* _Your task_:
Select from the records below every line that has the word "parts" in it.

Structured object records:
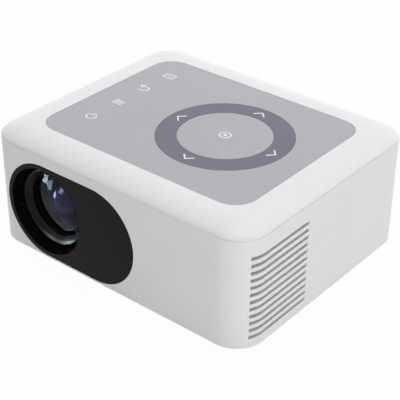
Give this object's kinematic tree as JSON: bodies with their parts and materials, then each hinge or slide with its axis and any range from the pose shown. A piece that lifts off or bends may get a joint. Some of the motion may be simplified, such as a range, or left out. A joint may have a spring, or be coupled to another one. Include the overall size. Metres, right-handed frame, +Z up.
{
  "type": "projector with built-in disc player",
  "caption": "Box-shaped desktop projector with a recessed lens, touch panel on top, side vents and a slim disc tray that slides out of its left side.",
  "frame": {"origin": "middle of the footprint, on the surface that the rubber feet stand on", "axes": "+X to the right as seen from the front, with the lens at -X; +Y to the back; +Z up"},
  "size_m": [0.23, 0.193, 0.0936],
  "materials": {
    "shell_white": "satin moulded white plastic",
    "panel_grey": "satin grey panel",
    "ring_grey": "satin blue-grey pad",
    "print_white": "screen print",
    "bezel_black": "gloss black plastic",
    "black_plastic": "matt black plastic",
    "grey_plastic": "matt dark grey plastic",
    "tray_plastic": "textured charcoal plastic",
    "lens_glass": "coated optical glass",
    "mirror_glass": "first-surface mirror",
    "lcd_glass": "picture panel",
    "ir_plastic": "dark red window",
    "aluminium": "extruded aluminium",
    "sheet_steel": "zinc plated sheet",
    "steel": "machined steel",
    "brass": "turned brass",
    "board_green": "solder mask on laminate",
    "component_black": "moulded packages",
    "component_amber": "wound and sleeved components",
    "filter_grey": "open filter mesh",
    "rubber": "moulded rubber",
    "paper_black": "pressed paper cone"
  },
  "bodies": {
    "housing": {"main_shell": "shell_white", "top_cover": "shell_white", "bottom_cover": "shell_white", "control_panel": "panel_grey", "ring_pad": "ring_grey", "panel_icons": "print_white", "lens_bezel": "bezel_black", "exhaust_frame": "black_plastic", "intake_frame": "black_plastic", "port_panel": "black_plastic", "audio_jacks": "black_plastic", "mains_inlet": "black_plastic", "engine_box": "black_plastic", "engine_lid": "black_plastic", "lens_mount": "grey_plastic", "fresnel_lenses": "lens_glass", "condenser_lens": "lens_glass", "fold_mirror": "mirror_glass", "lcd_panel": "lcd_glass", "ir_window": "ir_plastic", "heat_sink": "aluminium", "led_module": "aluminium", "drive_bracket": "sheet_steel", "drive_chassis": "sheet_steel", "drive_cover": "sheet_steel", "speaker_frames": "sheet_steel", "screws": "steel", "hdmi_sockets": "steel", "usb_sockets": "steel", "focus_motor": "steel", "tripod_insert": "brass", "touch_board": "board_green", "main_board": "board_green", "power_board": "board_green", "board_components": "component_black", "power_components": "component_amber", "dust_filter": "filter_grey", "rubber_feet": "rubber", "speaker_cones": "paper_black"},
    "tray": {"disc_tray": "tray_plastic", "tray_bezel": "shell_white", "traverse_plate": "sheet_steel", "spindle_motor": "steel", "guide_rods": "steel", "sled_motor": "steel"},
    "rails": {"slide_rails": "sheet_steel"},
    "eject": {"eject_button": "shell_white"},
    "spindle": {"spindle_hub": "steel"},
    "pickup": {"pickup_sled": "black_plastic"},
    "sled_screw": {"lead_screw": "brass"},
    "focus": {"focus_ring": "grey_plastic"},
    "pinion": {"focus_pinion": "grey_plastic"},
    "lens": {"lens_barrel": "grey_plastic", "front_element": "lens_glass", "inner_elements": "lens_glass", "lens_retainer": "black_plastic"},
    "exhaust": {"exhaust_rotor": "grey_plastic"},
    "intake": {"intake_rotor": "grey_plastic"},
    "foot": {"foot_pad": "rubber"},
    "foot_turn": {"foot_screw": "steel"}
  },
  "joints": [
    {"name": "tray_slide", "type": "slide", "parent": "housing", "child": "tray", "axis": [-1, 0, 0], "range_m": [0, 0.127]},
    {"name": "rail_slide", "type": "slide", "parent": "housing", "child": "rails", "axis": [-1, 0, 0], "range_m": [0, 0.0635]},
    {"name": "eject_press", "type": "slide", "parent": "tray", "child": "eject", "axis": [1, 0, 0], "range_m": [0, 0.0008], "stiffness_N_per_m": 400},
    {"name": "spindle_spin", "type": "hinge", "parent": "tray", "child": "spindle", "pos_m": [-0.048, 0, 0.0755], "axis": [0, 0, 1], "continuous": true},
    {"name": "pickup_slide", "type": "slide", "parent": "tray", "child": "pickup", "axis": [-0.7071, -0.7071, 0], "range_m": [0, 0.03]},
    {"name": "sled_screw_spin", "type": "hinge", "parent": "tray", "child": "sled_screw", "pos_m": [-0.04687, -0.02291, 0.075], "axis": [-0.7071, -0.7071, 0], "range_deg": [0, 3600]},
    {"name": "focus_turn", "type": "hinge", "parent": "housing", "child": "focus", "pos_m": [-0.0617, -0.0716, 0.0422], "axis": [0, 1, 0], "range_deg": [-30, 30]},
    {"name": "lens_travel", "type": "slide", "parent": "housing", "child": "lens", "axis": [0, -1, 0], "range_m": [-0.0025, 0.0025]},
    {"name": "pinion_spin", "type": "hinge", "parent": "housing", "child": "pinion", "pos_m": [-0.09695, -0.0688, 0.0422], "axis": [0, 1, 0], "range_deg": [-190, 190]},
    {"name": "exhaust_spin", "type": "hinge", "parent": "housing", "child": "exhaust", "pos_m": [0.1028, -0.048, 0.042], "axis": [1, 0, 0], "continuous": true},
    {"name": "intake_spin", "type": "hinge", "parent": "housing", "child": "intake", "pos_m": [-0.104, 0.049, 0.037], "axis": [1, 0, 0], "continuous": true},
    {"name": "foot_extend", "type": "slide", "parent": "housing", "child": "foot", "axis": [0, 0, -1], "range_m": [0, 0.012]},
    {"name": "foot_turn", "type": "hinge", "parent": "foot", "child": "foot_turn", "pos_m": [0, -0.082, 0.003], "axis": [0, 0, -1], "range_deg": [0, 3456]}
  ],
  "couplings": [
    {"joint": "rail_slide", "follows": "tray_slide", "ratio": 0.5},
    {"joint": "sled_screw_spin", "follows": "pickup_slide", "rad_per_m": 2094.4},
    {"joint": "focus_turn", "follows": "lens_travel", "rad_per_m": 209.44},
    {"joint": "pinion_spin", "follows": "lens_travel", "rad_per_m": -1326.5},
    {"joint": "foot_turn", "follows": "foot_extend", "rad_per_m": 5026.5}
  ]
}
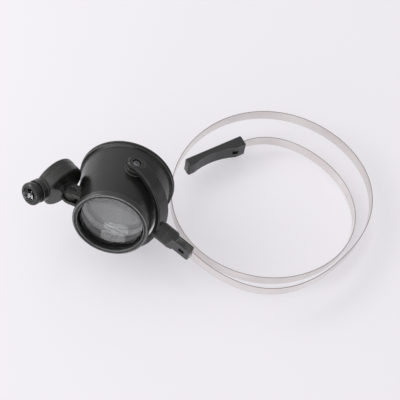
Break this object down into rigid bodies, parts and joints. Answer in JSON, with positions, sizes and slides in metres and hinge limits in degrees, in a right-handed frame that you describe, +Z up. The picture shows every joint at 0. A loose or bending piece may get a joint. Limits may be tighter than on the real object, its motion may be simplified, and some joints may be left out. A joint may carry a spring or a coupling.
{
  "type": "lighted eye loupe",
  "caption": "Loupe worn over the eye on a spring steel headband, with a barrel that tilts and turns in a yoke and a small battery lamp on a hinge at its side.",
  "frame": {"origin": "on the table under the middle of the whole piece as it lies in the picture", "axes": "+Z up, +X from the lamp across the loupe to the far side of the headband, +Y from the front lens side towards the eye cup side"},
  "size_m": [0.1655, 0.1012, 0.0502],
  "materials": {
    "barrel_plastic": "semi-gloss moulded black",
    "yoke_plastic": "semi-gloss moulded black",
    "cup_plastic": "satin black",
    "clip_plastic": "semi-gloss dark grey",
    "lamp_plastic": "semi-gloss dark grey",
    "head_plastic": "glossy black",
    "band_steel": "bright rolled spring steel",
    "screw_steel": "plain",
    "cell_steel": "nickel plated",
    "contact_brass": "plain",
    "lens_glass": "polished",
    "led_resin": "clear cast resin"
  },
  "bodies": {
    "headband": {"band_clip": "clip_plastic", "headband": "band_steel", "end_piece": "clip_plastic", "swivel_screw": "screw_steel"},
    "yoke": {"yoke": "yoke_plastic"},
    "loupe": {"barrel": "barrel_plastic", "eye_cup": "cup_plastic", "lens_ring": "barrel_plastic", "front_lens": "lens_glass", "lens_spacer": "cup_plastic", "rear_lens": "lens_glass", "pivot_screws": "screw_steel", "lamp_bracket": "lamp_plastic", "hinge_screw": "screw_steel"},
    "lamp": {"lamp_housing": "lamp_plastic", "lamp_neck": "head_plastic", "contact_disc": "contact_brass", "coin_cells": "cell_steel", "led": "led_resin", "led_seat": "cup_plastic", "led_leads": "cell_steel"},
    "cover": {"battery_cover": "lamp_plastic", "contact_spring": "contact_brass"},
    "head": {"lamp_head": "head_plastic"}
  },
  "joints": [
    {"name": "band_swivel", "type": "hinge", "parent": "headband", "child": "yoke", "pos_m": [-0.01699, -0.02507, 0.02249], "axis": [0.7747, -0.616, -0.1428], "continuous": true},
    {"name": "loupe_tilt", "type": "hinge", "parent": "yoke", "child": "loupe", "pos_m": [-0.03931, -0.00732, 0.0266], "axis": [0.3678, 0.2554, 0.8941], "range_deg": [-30, 4]},
    {"name": "lamp_hinge", "type": "hinge", "parent": "loupe", "child": "lamp", "pos_m": [-0.061, -0.01079, 0.03652], "axis": [0.3678, 0.2554, 0.8941], "range_deg": [-1, 78]},
    {"name": "cover_turn", "type": "hinge", "parent": "lamp", "child": "cover", "pos_m": [-0.07015, -0.00155, 0.03708], "axis": [-0.6891, 0.7205, 0.0777], "range_deg": [0, 30]},
    {"name": "head_twist", "type": "hinge", "parent": "lamp", "child": "head", "pos_m": [-0.07683, -0.01403, 0.04339], "axis": [-0.6244, -0.6447, 0.441], "range_deg": [0, 90]}
  ]
}
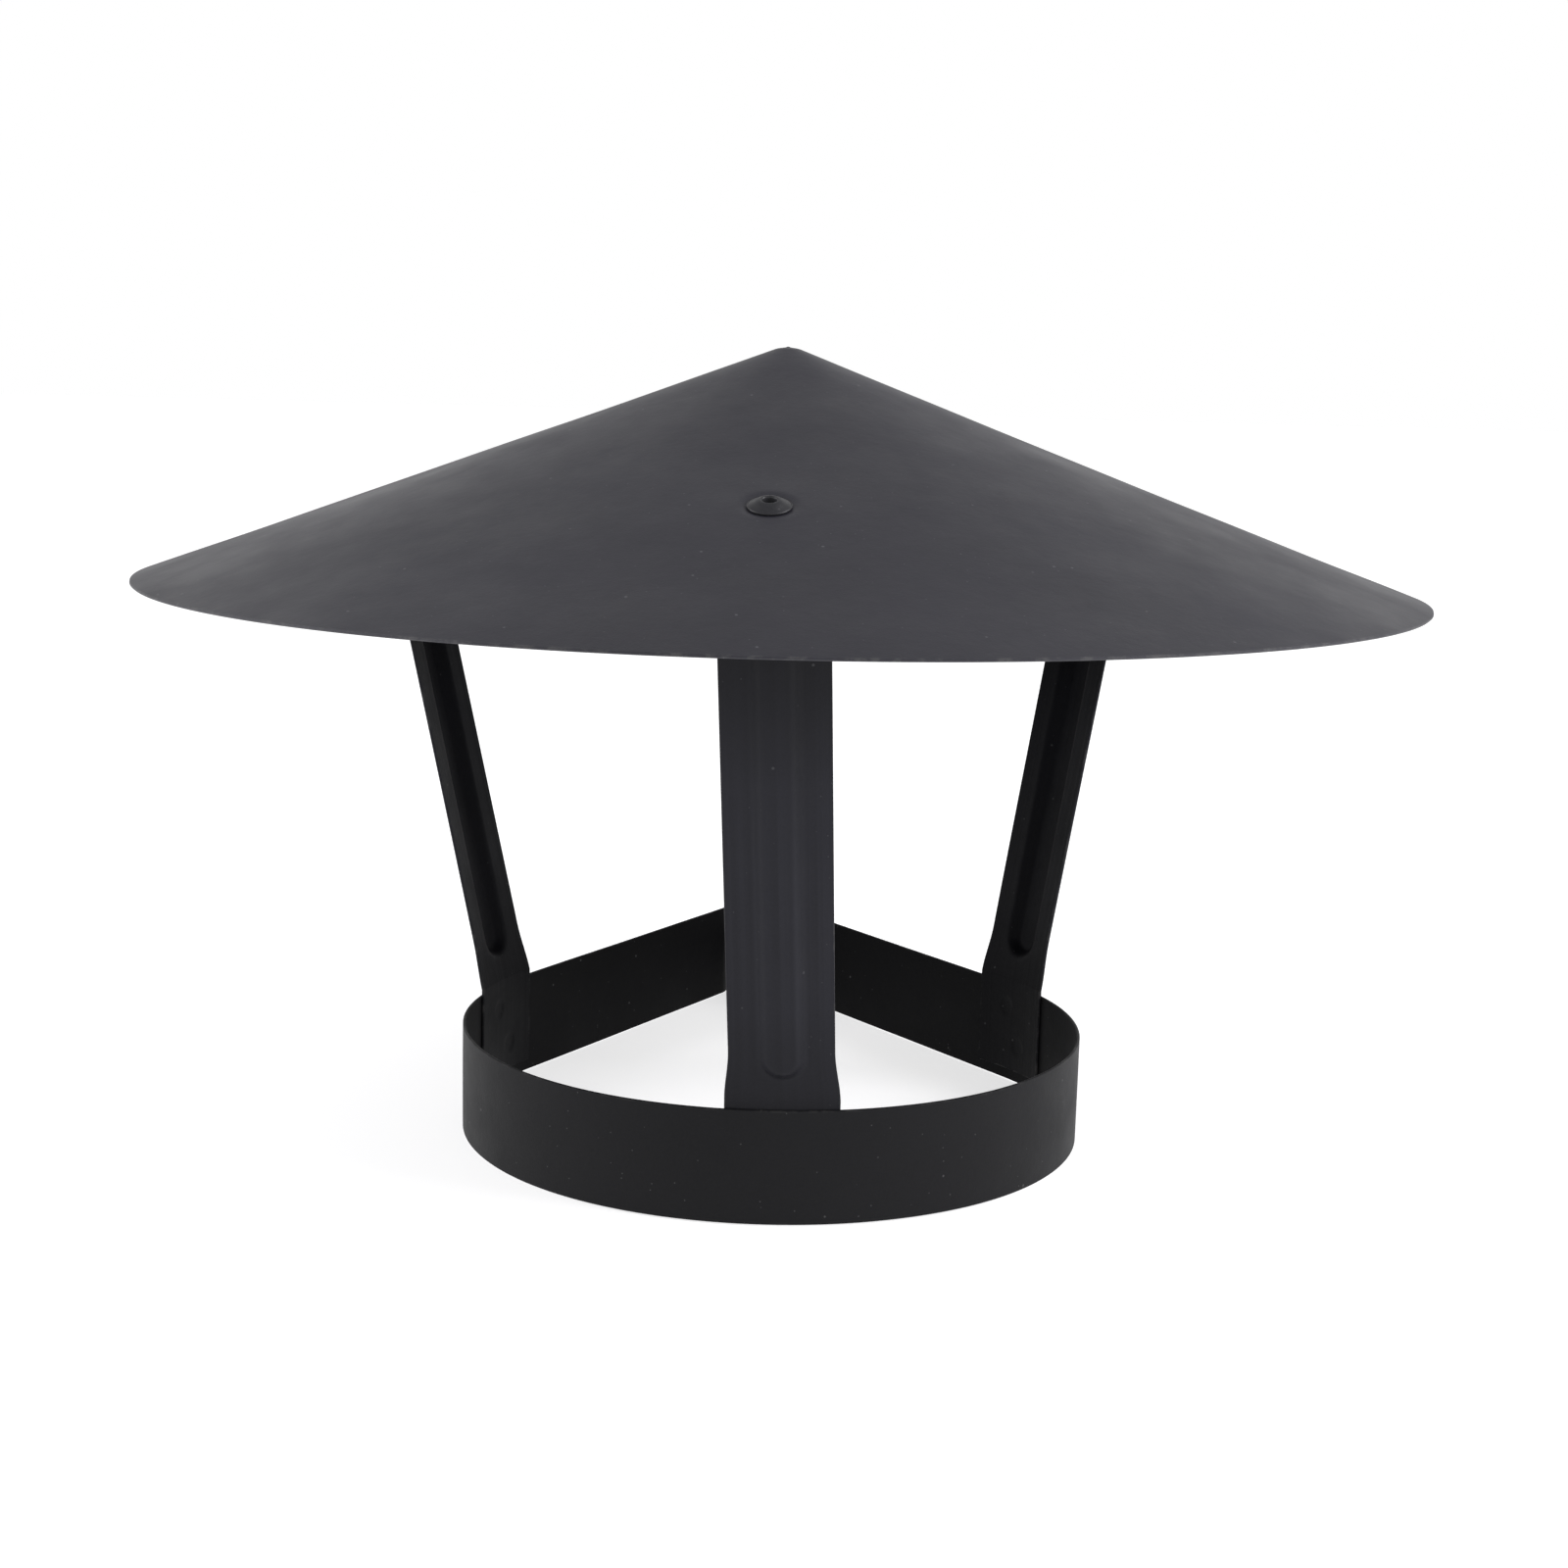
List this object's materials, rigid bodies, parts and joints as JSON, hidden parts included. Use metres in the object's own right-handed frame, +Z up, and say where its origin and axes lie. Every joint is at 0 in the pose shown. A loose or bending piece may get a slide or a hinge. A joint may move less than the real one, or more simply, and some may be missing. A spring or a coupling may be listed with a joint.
{
  "type": "flue rain cap",
  "caption": "Conical sheet-steel rain cap on pressed strip legs, with a bolted band that clamps round a stove or chiminea flue and lets smoke out between the legs",
  "frame": {"origin": "on the flue's axis, in the plane of the band's lower edge", "axes": "+Z up along the flue's axis to the peak of the cone; the front leg is on -Y; +Y points to the clamp's bolt; +X to the right seen from the front"},
  "size_m": [0.303, 0.303, 0.19],
  "materials": {
    "cap_paint": "matt dark grey heat-resistant paint with fine dust specks and shallow dents",
    "leg_paint": "matt near-black heat-resistant paint, a little bluish, with faint drawing lines along the strip",
    "band_paint": "matt near-black heat-resistant paint",
    "rivet_paint": "satin black painted aluminium",
    "mandrel_steel": "dull dark steel, as broken off",
    "black_steel": "black-oxide steel, a little shiny on the edges"
  },
  "bodies": {
    "cap_and_band": {"cap_cone": "cap_paint", "leg_front": "leg_paint", "leg_left": "leg_paint", "leg_right": "leg_paint", "clamp_band": "band_paint", "rivet_front": "rivet_paint", "rivet_left": "rivet_paint", "rivet_right": "rivet_paint", "mandrel_front": "mandrel_steel", "mandrel_left": "mandrel_steel", "mandrel_right": "mandrel_steel", "clamp_bolt": "black_steel", "washer_head_side": "black_steel"},
    "nut_washer": {"washer_nut_side": "black_steel"},
    "nut": {"clamp_nut": "black_steel"}
  },
  "joints": [
    {"name": "washer_slide", "type": "slide", "parent": "cap_and_band", "child": "nut_washer", "axis": [1, 0, 0], "range_m": [0, 0.006]},
    {"name": "nut_turn", "type": "hinge", "parent": "nut_washer", "child": "nut", "pos_m": [0, 0.136, 0.013], "axis": [1, 0, 0], "range_deg": [0, 2161]}
  ],
  "couplings": [
    {"joint": "nut_turn", "follows": "washer_slide", "rad_per_m": 6283.2}
  ]
}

* _Problem solution_:
Give this object's kinematic tree as JSON: bodies with their parts and materials, then each hinge or slide with its axis and any range from the pose shown. A piece that lifts off or bends may get a joint. Some of the motion may be simplified, such as a range, or left out. A joint may have a spring, or be coupled to another one. Include the overall size. Metres, right-handed frame, +Z up.
Break this object down into rigid bodies, parts and joints. Answer in JSON, with positions, sizes and slides in metres and hinge limits in degrees, in a right-handed frame that you describe, +Z up. The picture shows every joint at 0. A loose or bending piece may get a joint. Limits may be tighter than on the real object, its motion may be simplified, and some joints may be left out. A joint may carry a spring or a coupling.
List this object's materials, rigid bodies, parts and joints as JSON, hidden parts included. Use metres in the object's own right-handed frame, +Z up, and say where its origin and axes lie. Every joint is at 0 in the pose shown. A loose or bending piece may get a slide or a hinge. A joint may move less than the real one, or more simply, and some may be missing. A spring or a coupling may be listed with a joint.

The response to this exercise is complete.